TensorFlow version: 2.18.0


# Step 2: Download and Load Dakshina Dataset


In [4]:
# Step 2: Corrected Paths for Your Drive

# Mount Google Drive
from google.colab import drive
drive.mount('/content/drive')

# Set correct file paths
train_path = '/content/drive/MyDrive/dl assignment dataset/hi/lexicons/hi.translit.sampled.train.tsv'
valid_path = '/content/drive/MyDrive/dl assignment dataset/hi/lexicons/hi.translit.sampled.dev.tsv'
test_path  = '/content/drive/MyDrive/dl assignment dataset/hi/lexicons/hi.translit.sampled.test.tsv'

# Define function to load data
def load_data(filepath):
    inputs = []
    targets = []
    with open(filepath, 'r', encoding='utf-8') as f:
        for line in f:
            parts = line.strip().split('\t')
            if len(parts) >= 2:
                inputs.append(parts[0])                     # Latin script
                targets.append('\t' + parts[1] + '\n')       # Devanagari script
    return inputs, targets

# Load Train, Validation, Test sets
input_texts, target_texts = load_data(train_path)
input_texts_val, target_texts_val = load_data(valid_path)
input_texts_test, target_texts_test = load_data(test_path)

# Check a sample
print("Sample Input (Latin):", input_texts[0])
print("Sample Target (Devanagari):", target_texts[0])


Mounted at /content/drive
Sample Input (Latin): अं
Sample Target (Devanagari): 	an



# Step 3: Preprocessing - Tokenization and Vectorization


In [5]:
# Step 3: Preprocessing - Prepare Vocabulary, Tokenization

# Build input (Latin) and target (Devanagari) character vocabularies
input_characters = sorted(list(set(''.join(input_texts))))
target_characters = sorted(list(set(''.join(target_texts))))

# Number of unique tokens
num_encoder_tokens = len(input_characters)
num_decoder_tokens = len(target_characters)

# Mapping from characters to integers
input_token_index = dict([(char, i) for i, char in enumerate(input_characters)])
target_token_index = dict([(char, i) for i, char in enumerate(target_characters)])

# Reverse mapping from integers to characters
reverse_input_char_index = dict((i, char) for char, i in input_token_index.items())
reverse_target_char_index = dict((i, char) for char, i in target_token_index.items())

# Max sequence lengths
max_encoder_seq_length = max([len(txt) for txt in input_texts])
max_decoder_seq_length = max([len(txt) for txt in target_texts])
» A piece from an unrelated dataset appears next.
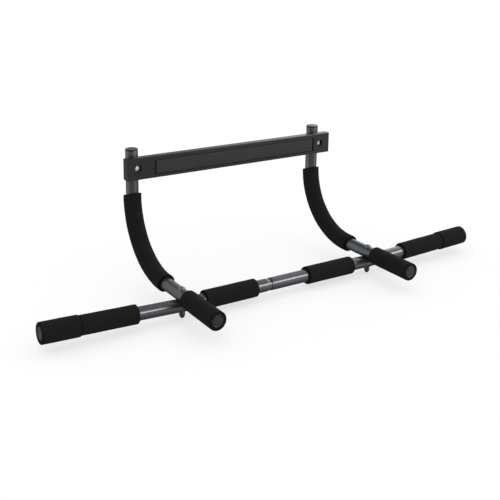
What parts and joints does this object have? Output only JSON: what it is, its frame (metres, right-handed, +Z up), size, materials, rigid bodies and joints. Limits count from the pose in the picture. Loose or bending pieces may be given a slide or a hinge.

print("Number of unique input (Latin) tokens:", num_encoder_tokens)
print("Number of unique output (Devanagari) tokens:", num_decoder_tokens)
print("Max sequence length for inputs:", max_encoder_seq_length)
print("Max sequence length for outputs:", max_decoder_seq_length)

# Vectorize the data (prepare numpy arrays)
import numpy as np

# Create 3D zero matrices
encoder_input_data = np.zeros((len(input_texts), max_encoder_seq_length), dtype="int32")
decoder_input_data = np.zeros((len(target_texts), max_decoder_seq_length), dtype="int32")
decoder_target_data = np.zeros((len(target_texts), max_decoder_seq_length, num_decoder_tokens), dtype="float32")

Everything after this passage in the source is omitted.